We ordered Mom's dinner and started to chat about how to deal with the evening.  I thought that, perhaps, I could go out to the hospital and spend some time there.  Then I remembered that I had promised to clean carpets in a couple of rooms before guests came tomorrow.  Well, I could do that tonight and my daughter could take the food and clothes to mom.  That would work - we'd all get to do something needed, and I'd get something done unexpectedly early in the process.

But I still wasn't happy.  In fact, I was downright moody and grumpy.  It looked like something productive was going to come out of the evening, but I still wasn't happy.

We finished dinner and headed off in our different directions.  It felt like things might work out.  Not exactly as initially planned but, you know, okay.  I got the carpet cleaning equipment, did my work, and, all in all, dealt reasonably well with our unexpected change of plans.

This morning, it hit me. I had experienced a classic case of "Negative Resistance to Change."  Shock, Denial, Anger, Bargaining, Depression, Testing, and Acceptance.  All within a two hour period.  (I must acknowledge, as always, that much of my Change Management training came via Daryl Conner, author of "Managing at the Speed of Change."  This model is discussed in detail in his book.  In turn, it is closely related, literally, to Elizabeth Kubler-Ross's classic "Stages of Grief" model.  Daryl and Dr. Kubler-Ross collaborated at one point.  In my own defense, I have developed a few ideas things of my own along the way.)



My change was relatively minor, and so I traveled the various stages quite quickly.  The bigger the change, the more negative the perception, the longer it takes to reach acceptance.

No matter how long you have been doing something, it's nice to get reassurance that you're doing it right.  I had that happen last night - and it was completely outside a business context.

Friday, April 8, 2011

Time is the Enemy

One of the hardest lessons to learn in our connected age is to do something, rather than nothing.  This blog is a perfect example.

I won't speak for anyone else (as my wife is the exact opposite of me), but here are some of my weaknesses:

  1. Analysis Paralysis - It's so easy to get data these days, and then let the data overwhelm.  It's a skill to identify what's important, pay attention to it, and discard all else

  2. Demanding Perfection - When I was in school, I learned that a '95' was a great grade, but '100' was better.  Getting '100' got me a lot of positive reinforcement - so there's a tendency to try to get '100s'. That's very bad.  This issue has been noted succinctly as "Don't let the Perfect by the enemy of the Good (enough)."  It's very true.  Getting something good accomplished is far more important and beneficial than planning something great that never gets done.

  3. Losing Site of Priorities - What's more important - Delivering for a client or answering email?  Drafting a blog or reviewing LinkedIn?  The first question is easy (isn't it?); the second not as much.

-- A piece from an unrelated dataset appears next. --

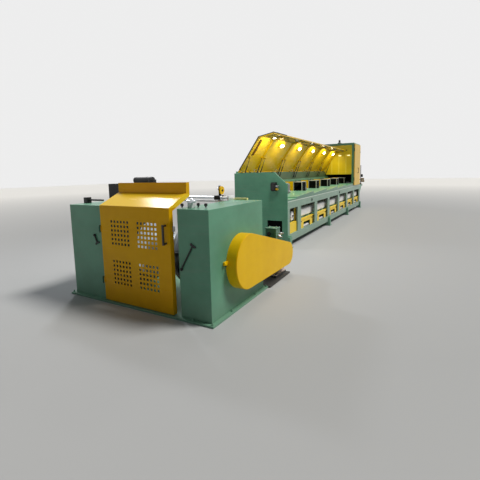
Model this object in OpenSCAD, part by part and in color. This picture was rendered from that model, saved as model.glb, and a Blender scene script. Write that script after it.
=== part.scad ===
// Straight-line wire drawing machine and its spool take-up, in millimetres.
// X runs against the wire, from the take-up to the wire's entry. Y runs from the operator's side
// to the back, Z up from the floor. Pieces are placed from the machine's end plate (X = 0) and its
// middle line (Y = 0), then shifted so that the origin is the middle of the whole footprint.

/* [Bed] */
// Width of the machine bed, across the line
bed_w = 1260; // [1150:10:1500]
// Height of the bed's top over the floor
bed_top = 1000; // [940:10:1100]
// Height of the bed's underside over the floor
bed_clear = 124; // [100:1:160]
// Length of the exit bay, from the end plate to the first bay line
exit_bay = 760; // [700:10:900]
// Distance from one drawing block to the next
pitch = 1330; // [1280:10:1500]
// Bed beyond the last bay line
entry_end = 120; // [100:10:200]
// Thickness of the bed's plates
plate = 12; // [8:1:16]
// Width of the first post, beside the end plate
first_post = 137; // [120:1:160]
// Width of a post between two windows
post_w = 232; // [200:2:260]
// Height of the rail under the windows
rail_low = 161; // [140:1:180]
// Height of the rail over the windows
rail_top = 165; // [140:1:180]
// Thickness of a foot's floor pad
pad_t = 25; // [15:1:40]
// Width of a foot's stool
foot_w = 120; // [90:5:140]

/* [Deck] */
// Height of the deck over the bed just after a step
deck_low = 60; // [50:1:80]
// Rise of the deck from one step to the next
deck_rise = 62; // [50:1:80]
// Distance of a step before its bay line
deck_lead = 205; // [180:5:240]
// Height of the level deck in the exit bay
exit_deck = 36; // [30:1:45]
// Thickness of the deck plate
deck_t = 10; // [8:1:14]
// Radius of a drawing drum
drum_r = 280; // [250:5:290]
// Distance of a drum's axis after its step
drum_x = 820; // [800:5:840]
// Height of a drum over the deck
drum_h = 215; // [180:5:220]
// Length of a die box
die_l = 320; // [280:5:330]
// Width of a die box
die_w = 250; // [200:5:260]
// Height of a die box over the low side of its deck
die_h = 290; // [260:5:310]

/* [End plate and rear wall] */
// Thickness of the end plate
end_t = 25; // [16:1:30]
// Height of the end plate's flat top
end_top = 1610; // [1560:10:1700]
// Width of the bevel at the operator's side
bevel_w = 283; // [240:1:320]
// Height of the bevel's lower end
bevel_low = 1358; // [1330:1:1380]
// Thickness of the rear wall, front to back
wall_w = 130; // [100:5:160]
// Width of the shelf behind the drums
shelf_w = 110; // [80:5:110]

/* [Hoods] */
// Length of a hood's main panel, from the hinge line to the bend
hood_main = 909; // [860:1:930]
// Length of a hood's front panel
hood_front = 350; // [320:1:370]
// Angle between the two panels
hood_bend = 44; // [38:1:48]
// Angle by which the hoods stand open
hood_open = 54.8; // [45:0.1:60]
// Thickness of the hood sheet
hood_t = 3; // [2:0.5:4]
// Depth of the flanges at a hood's edges
hood_lip = 30; // [20:1:34]
// Gap between two hoods
hood_gap = 16; // [12:1:24]
// Height of the hinge line over the end plate's top
hinge_up = 30; // [26:1:34]
// Distance of a gas strut from the hood's end
strut_in = 80; // [60:5:160]

/* [Tall cabinet] */
// Height of the tall cabinet's roof over the floor
cab_top = 2720; // [2500:10:2800]
// Width of the cabinet's square posts
cab_post = 80; // [60:2:90]
// Height of the underside of the cabinet's inner panel
cab_low = 1480; // [1450:10:1560]
// Thickness of the cabinet's door
cab_door_t = 32; // [24:1:40]

/* [Take-up] */
// Distance from the take-up's back to the end plate
take_gap = 2393; // [2200:10:2600]
// Length of the take-up's housings along the line
take_l = 1284; // [1200:2:1360]
// Height of the housings
take_top = 1240; // [1180:10:1300]
// Width of the bay between the housings
bay_w = 1216; // [1150:1:1260]
// Distance of the bay's middle from the machine's middle line
bay_mid = 147; // [120:1:170]
// Width of the housing at the back
back_box_w = 617; // [560:1:660]
// Width of the housing at the operator's side
front_box_w = 428; // [400:1:480]
// Thickness of the base plate
base_t = 24; // [20:1:32]
// How far the base plate stands out
base_lip = 50; // [40:1:60]
// Radius of the traverse rods
rod_big = 16; // [12:1:20]
// Radius of the spool's flanges
spool_r = 400; // [350:5:420]
// Width of the spool over its flanges
spool_w = 660; // [600:5:700]
// Radius of the spool's barrel
barrel_r = 200; // [150:5:240]
// Height of the spool's axis
spool_z = 600; // [560:5:620]

/* [Guard door] */
// Gap between the door's free edge and the housing
door_clear = 75; // [60:1:90]
// Thickness of the guard door's sheet
door_t = 3; // [2:0.5:4]
// Depth of the door's side flanges
door_lip = 60; // [40:1:70]
// Length of the sloping top along the line
door_slope = 315; // [280:1:330]
// Rise of the sloping top
door_rise = 145; // [120:1:160]
// Height of the upstand above the slope
door_stand = 123; // [100:1:140]
// Distance from one square hole to the next
perf_pitch = 55; // [50:1:60]
// Side of a square hole
perf = 30; // [24:1:34]

/* [Belt guard] */
// Radius of the guard's large end
guard_big = 333; // [320:1:360]
// Radius of the guard's small end
guard_small = 173; // [150:1:190]
// Depth of the belt guard
guard_d = 137; // [120:1:150]
// Distance between the centres of the two ends, along the line
guard_l = 1290; // [1250:5:1350]
// Height of the small end's centre
guard_z = 370; // [360:5:390]
// How far the large end's centre lies under the spool's axis
guard_drop = 36; // [20:1:45]

/* [Hidden] */
$fn = 64;
blocks = 6;
eps = 0.01;
slack = 0.3;

// The bed's lines
bed_len = exit_bay + pitch * blocks + entry_end;
half = bed_w / 2;
function bay_line(i) = exit_bay + pitch * i;
function step_x(i) = exit_bay - deck_lead + pitch * i;
// The deck's front plate height at a distance d after its step
function deck_z(d) = bed_top + deck_low + deck_rise * d / pitch;
wall_y = half - wall_w;
win_z0 = bed_clear + rail_low;
win_z1 = bed_top - rail_top;

// Hood line and its turning
hinge_y = half - 73;
hinge_z = end_top + hinge_up;
hood_seam = 60;
hood_x = [for (i = [0 : 5]) i == 0 ? end_t + 10 : bay_line(i - 1) + hood_seam + hood_gap / 2];
cab_x = bay_line(blocks - 1) - 80;
hood_end = [for (i = [0 : 5]) i == 5 ? cab_x - 20 : bay_line(i) + hood_seam - hood_gap / 2];
knuckle_r = 14;
hinge_pin = 8;
knuckle_l = 50;
hinge_in = 190;
ear_t = 8;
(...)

When time is the most valuable currency, it must be spent (and saved) wisely.  I need to make sure I focus on what's important now (because it does change, depending on time and circumstances).  Are you familiar with the Agile Development Methodology?  In a lot of ways, one needs to learn to live life like that - get the most important things done first, then go to the next.  Periodically re-rank.  Continue and repeat.

  4. More is Less -  Be brief.  When you can make the point in three words vs. thirty, do it.  Yes, it's hard.  When one has a tendency to verbosity (hmm, who could that be?), it's very hard.  But keeping it brief and clear has tremendous value.
And that's it for today.  Get it done, Make it Good (enough), Don't let it get in the way of more important priorities, and be brief.  Okay?